Tuesday, July 11, 2006

Ganji's Next Strike Likely at U.N.

Eli Lake, The New York Sun:
Iran's most famous opposition figure, Akbar Ganji, is due to arrive in New York on Saturday on a trip where he will lead a hunger strike in front of the United Nations and attend a meeting with the leftist MIT political science professor Noam Chomsky.

In his visit to America, however, Mr. Ganji will not be meeting with any American government officials. He is seeking an audience with Secretary-General Annan, who, when first asked by this newspaper his opinion of Mr. Ganji's hunger strike a year ago, did not know his name. In an attempt to stay above the fray of internecine Iranian émigré politics, Mr. Ganji is refusing to accept support from any formal Iranian political parties based in America.

Mr. Ganji's visit would have presented a chance for the Bush administration to show its commitment to Iran's secular democracy movement. Yesterday, the administration issued a press statement commemorating the July 9, 1999, Tehran University uprisings. READ MORE

But Mr. Ganji's refusal to meet with the administration, while holding court with one of the president's most virulent and partisan critics, sends a clear message to Iran's leading mullahs that many in the Iranian democratic opposition are not interested in the millions that Congress promised them earlier this year in a special appropriation.

A spokesman for the ad hoc committee arranging Mr. Ganji's visit to America, Mehdi Amini, said yesterday that the former reporter and political prisoner did not want to risk arrest upon his return to Iran. "He has said he is not willing to meet U.S. government officials. He plans to go to Iran and he does not want this to be a reason for the Iranians to rearrest him," Mr. Amini said.

Iran formally charged a Canadian Iranian professor, Ramin Jahanbegloo, this month with trying to foment a "velvet" or "soft" revolution in Iran by assisting a secular opposition supported by America. The professor was a scholar at the National Endowment for Democracy in 2004.

Part of Mr. Ganji's mission in America, Mr. Amini said, is to bring attention to political prisoners in Iran. Specifically, the hunger strike scheduled for this weekend will be to demand the release of the leader of a bus drivers' strike, Mansour Osanloo, Mr. Jahanbegloo, and a student activist, Ali Akbar Mosavi-Khoini.

Mr. Ganji first came to the attention of the White House last July when President Bush became the first world leader to urge Iran's supreme leader to release Mr. Ganji from Evin prison, where he went on a hunger strike that lasted nearly two months.
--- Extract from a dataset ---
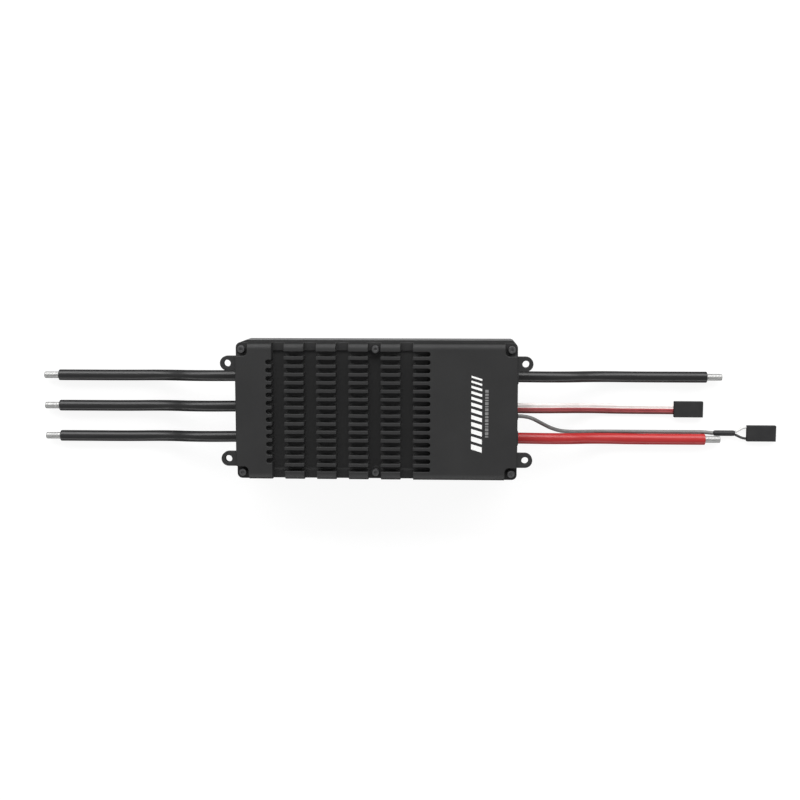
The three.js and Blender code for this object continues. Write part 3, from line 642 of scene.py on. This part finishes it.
def add_ribbon():
    route = Route(RIBBON_ROUTE)
    shape, paint = ribbon_outline()
    stations = [(s, 1.0) for s in even(0.0, route.length, CORD_STEP)]
    ribbon = sweep("signal_lead_strands", route, stations, shape, [WHITE_PVC, RED_PVC, BROWN_PVC],
                   paint)
    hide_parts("signal_lead")
    return ribbon, route


# the data cable, the heat-shrink over its end and the two wires that fan out to the plug
CABLE_ROUTE = [
    (0.0615, -0.0043, 0.016), (0.065, -0.0043, 0.016), (0.069, -0.0043, 0.016),
    (0.073, -0.0045, 0.01595), (0.077, -0.0055, 0.0152), (0.0814, -0.0079, 0.013),
    (0.0867, -0.0109, 0.0095), (0.091, -0.0126, 0.007), (0.095, -0.01345, 0.005),
    (0.100, -0.0139, 0.0028), (0.106, -0.014, 0.0014), (0.112, -0.01398, 0.001),
    (0.118, -0.01395, 0.00097), (0.126, -0.01395, 0.00097), (0.134, -0.01395, 0.00097),
    (0.142, -0.01395, 0.00097), (0.150, -0.01395, 0.00097), (0.158, -0.01395, 0.00097),
    (0.1655, -0.01398, 0.00105), (0.1703, -0.0144, 0.0015),
]
SLEEVE_ROUTE = [(0.1706, -0.0144, 0.0015), (0.1814, -0.0144, 0.0015)]
UPPER_WIRE_ROUTE = [
    (0.1817, -0.0136, 0.00145), (0.1833, -0.0128, 0.0014), (0.1852, -0.0117, 0.00135),
    (0.18705, -0.01125, 0.00135),
]
LOWER_WIRE_ROUTE = [
    (0.1817, -0.0152, 0.00145), (0.1833, -0.016, 0.0014), (0.1852, -0.0168, 0.00135),
    (0.18705, -0.01715, 0.00135),
]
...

The former reformist writer attracted the attention of the Iranian authorities in 2000, when he published a book and series of articles accusing a former president, Ali Hashemi Rafsanjani, of approving a string of murders of Iranian intellectuals. Mr. Ganji was sentenced to six years in jail for publishing this information and attending a reform conference in Berlin.

From prison, he published a two-part manifesto urging Iranians to withdraw their consent to be governed by the ruling clerics. During his hunger strike, Mr. Ganji wrote to numerous Iranian public figures, including Ayatollah Ali Khamenei, whom he urged to step down as supreme leader.
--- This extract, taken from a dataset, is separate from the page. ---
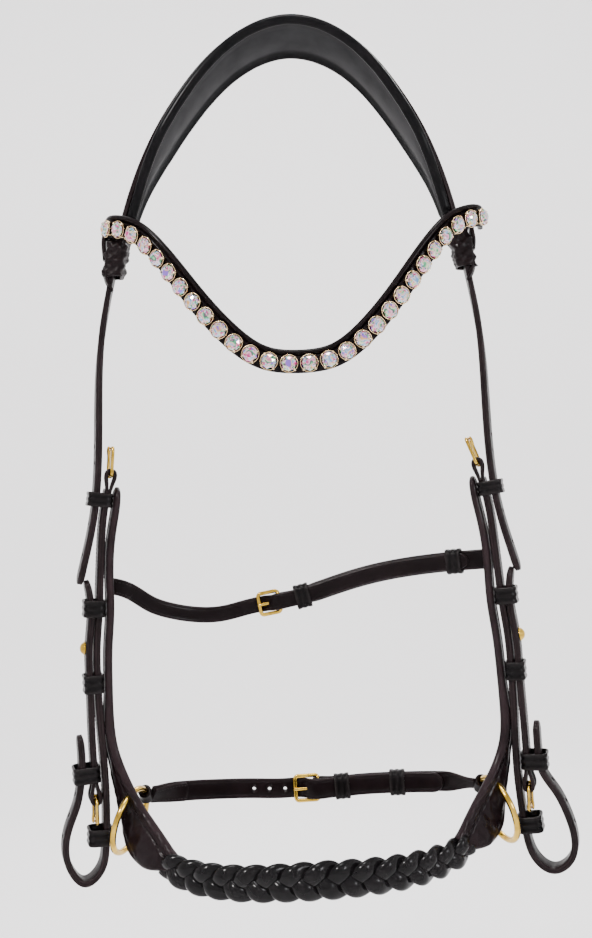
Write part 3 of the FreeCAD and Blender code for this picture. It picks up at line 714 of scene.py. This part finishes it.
def browband_end(side):
    """The gathered leather loop that the headpiece passes through, with its short tail."""
    skin = Skin()
    z = -170.0
    centre = cheek_point(side, 138.3, z)
    outline, outs = rounded_outline(-8.6, 8.6, -11.6, 11.6, 5.0, 8, 8)
    turns = np.arange(len(outline)) / len(outline) * 2 * pi
    levels = np.linspace(-14.0, 17.5, 22)
    outer, inner = [], []
    for level in levels:
        pinch = 1.0 - 0.09 * exp(-((level + 3.0) / 5.0) ** 2) - 0.10 * abs(level / 14.0) ** 3
        crease = (0.7 * np.sin(2 * turns + level * 0.55) + 0.55 * np.sin(5 * turns - level * 0.8 + 1.3)
                  + 0.3 * np.sin(9 * turns + level * 1.1))
        slide = np.array([side * 0.21 * -level, 0.0, level])
        for rows, drop in ((outer, 0.0), (inner, 1.1)):
            grown = outline * pinch + outs * (crease - drop)[:, None]
            rows.append([centre + slide + np.array([x, y, 0.35 * sin(3 * t + side)])
                         for (x, y), t in zip(grown, turns)])
    loop = np.concatenate([np.array(outer), np.array(inner)[::-1]])
    skin.grid(loop, np.full(loop.shape[:2], 0.5), loop=True)
    top = centre + np.array([side * 7.0, -6.5, -8.0])
    tail = Line([top, top + (side * 0.6, -0.6, -7.0), top + (-side * 1.5, -0.4, -13.0),
                 top + (-side * 4.5, 0.6, -17.5)])
    strap(skin, tail, np.array([side * 0.35, 1.0, 0.0]), 8.0, 2.0, (0.0, 3.0), step=1.2)
    root = Line([brow_line.at(0.0 if side < 0 else brow_line.length)[0, :3] + (0, -3, 1.5),
                 centre + (side * 8.4, 0.5, 19.0), centre + (side * 9.2, 1.0, 9.0),
                 centre + (side * 8.6, 1.0, 0.0)])
    strap(skin, root, np.array([0.0, 1.0, 0.0]), 11.0, 3.2, (4.0, 0.0), step=1.5)
    return skin


for side, name in SIDES:
    piece("browband_loop_" + name, browband_end(side), black, "browband_set")

# ---- cheeks
SPLAY = {-1: -2.5, 1: 3.0}
TOP_BAR = (147.5, -341.0)
LOW_BAR = (173.5, -597.0)
TOP_LEAN = {-1: 5.0, 1: 22.0}
BIT_HOLES = [(187.0, -592), (194.0, -608), (200.0, -624)]
STUD_STRAP = [(170.0, -424), (167.8, -440), (168.4, -458), (171.0, -478), (171.9, -506), (172.8, -542),
              (173.2, -575), (173.3, -584)]


def cheekpiece_path(side):
    """(u, z) from the top buckle down, round the bit loop and up to the tip."""
    s = SPLAY[side]
    return [(149.6, -352.5), (151.6, -360), (154.0, -371), (157.6, -402), (159.6, -426), (161.6, -450),
            (164.8, -478), (165.8, -506), (165.8, -534), (165.2, -562), (165.2, -590), (166.6, -616),
            (168.8, -637), (174.5, -654), (187.0, -662), (199 + s, -652), (202.5 + s, -635),
            (198.5 + s, -617), (191 + s, -600), (184.4, -584), (182.4, -570), (182.4, -546)]


def cheek_line(side, path):
    return Line([cheek_point(side, u, z) for u, z in path])


def leaned(degrees, x_dir, z_dir):
    turn = radians(degrees)
    return x_dir * cos(turn) - z_dir * sin(turn), z_dir * cos(turn) + x_dir * sin(turn)


def dome(centre, out):
    """A domed stud with a low rim, its shank and the washer behind."""
    profile = [(0.0, 4.3), (1.6, 4.15), (3.0, 3.5), (4.2, 2.4), (4.75, 1.4), (5.3, 1.15), (5.5, 0.6),
               (5.3, 0.2), (1.5, 0.0), (1.5, -4.6), (3.6, -4.6), (3.6, -5.3), (0.0, -5.3)]
    turns = around(32)
    rows = np.array([[(max(r, 0.02) * cos(a), max(r, 0.02) * sin(a), z) for a in turns] for r, z in profile])
    return Skin().grid(placed(rows, centre + out * 2.5, UP, out))


thread_skin = Skin()
for side, name in SIDES:
    across = rearward(side, -400.0)
    out = outward(side, -400.0)
    line = cheek_line(side, cheekpiece_path(side))
    skin = strap(Skin(), line, across, 16.0, 5.2, (0.0, 9.0), 2)
    origin = cheek_point(side, *TOP_BAR)
    neck = cheek_point(side, 149.6, -352.5) - origin
    folded_loop(skin, origin, unit(neck), across, np.linalg.norm(neck), 8.0, 3.0, 4.5)
    cheek = piece("cheekpiece_leather_" + name, skin, black, "bridle", ["cheekpiece_" + name])
    places = [cheek_point(side, u + SPLAY[side] * 0.8, z) for u, z in BIT_HOLES]
    drilled(cheek, places, [outward(side, -600.0)] * len(places))

    stud_line = cheek_line(side, STUD_STRAP)
    skin = strap(Skin(), stud_line, across, 16.0, 4.9, (9.0, 0.0), 2)
    origin = cheek_point(side, *LOW_BAR)
    neck = cheek_point(side, 173.3, -584.0) - origin
    folded_loop(skin, origin, unit(neck), across, np.linalg.norm(neck), 8.0, 3.0, 4.0)
    piece("stud_strap_leather_" + name, skin, black, "bridle", ["stud_strap_" + name])

    s = stud_line.nearest(cheek_point(side, 171.0, -478.0))
    normal = unit(np.cross(stud_line.direction(s)[0], across)) * side
    piece("stud_dome_" + name, dome(stud_line.at(s)[0], normal), brass, "bridle", ["stud_" + name])

    for part, bar, size, directions_out in (
            ("top", TOP_BAR, (17.0, 19.5), leaned(TOP_LEAN[side], UP, outward(side, TOP_BAR[1]))),
            ("low", LOW_BAR, (17.0, 16.5), (UP * -1.0, outward(side, LOW_BAR[1])))):
        axes = (cheek_point(side, *bar), *directions_out)
        piece(part + "_buckle_" + name, buckle(*size, *axes), brass,
              part + "_frame_" + name, [part + "_buckle_frame_" + name])
        piece(part + "_tongue_piece_" + name, tongue(size[1], *axes), brass,
              part + "_tongue_" + name, [part + "_buckle_tongue_" + name])

    # (node, opening from, to, height of the middle, height, slope, body)
    for node, u_in, u_out, z, height, slope, body in (
            ("top_keeper_", 148.7, 164.4, -360.5, 11.5, 8.0, "bridle"),
            ("upper_cheek_keeper_", 158.1, 171.7, -446.5, 13.5, 3.5, "cheek_keeper_slider_" + name),
            ("lower_cheek_keeper_", 163.0, 174.8, -506.0, 14.5, 0.5, "bridle"),
            ("bit_upper_keeper_", 170.6, 187.6, -577.0, 13.0, 0.0, "bridle"),
            ("bit_lower_keeper_", 164.3, 179.8, -627.0, 13.0, 5.0, "bit_keeper_slider_" + name)):
        turn = radians(slope) - side * atan(1.4e-4 * (z + 296.0))
        level_out = outward(side, z)
        up_dir = UP * cos(turn) - level_out * sin(turn)
        middle = cheek_point(side, (u_in + u_out) / 2.0, z)
        skin = keeper(u_out - u_in + 0.7, 17.2, height, middle, level_out, up_dir)
        piece(node + "leather_" + name, skin, edge_black, body, [node + name])

    for row_line, rise, span in ((line, 2.6, (2.0, 245.0)), (stud_line, 2.4, (12.0, stud_line.length - 4.0))):
        for inset in (5.4, -5.4):
            stitches(thread_skin, row_line, across, inset, rise, span)
            stitches(thread_skin, row_line, across, inset, -rise, span)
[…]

While Mr.Ganji was on hunger strike last summer, Mr. Chomsky signed a petition urging his release. Mr. Chomsky then traveled to Lebanon this spring to meet with leaders of the Syrian-funded terrorist group Hezbollah, which Iran created in the early 1980s. The areas of southern Lebanon ruled by Hezbollah resemble the Shariah state Mr. Ganji is now dedicated to overturning in his native Iran.

Yesterday, one New York-based Iranian-American activist, Banafsheh Zand Bonazzi, said she was disappointed that Mr. Ganji was meeting with Mr. Chomsky. "Because he has been sitting in Iran and has not had to live with Noam Chomsky, he does not know what people like Chomsky do," she said. "He is looking at Chomsky as a hero worshipper, and that Chomsky no longer exists."

One reason for the visit is Mr. Ganji's interest in Western philosophy. His manifesto is laced with references to Karl Popper, the thinker who coined the concept of the open society. In Berlin last month, he met with a German liberal theorist, Jurgen Habermas.

Mr. Ganji's meeting schedule is contrary in spirit to that of Amir Abbas Fakhravar, a student activist who arrived in Washington in May and has since briefed reporters at the American Enterprise Institute, as well as State Department officials. Vice President Cheney's staff has scheduled a meeting with the student leader.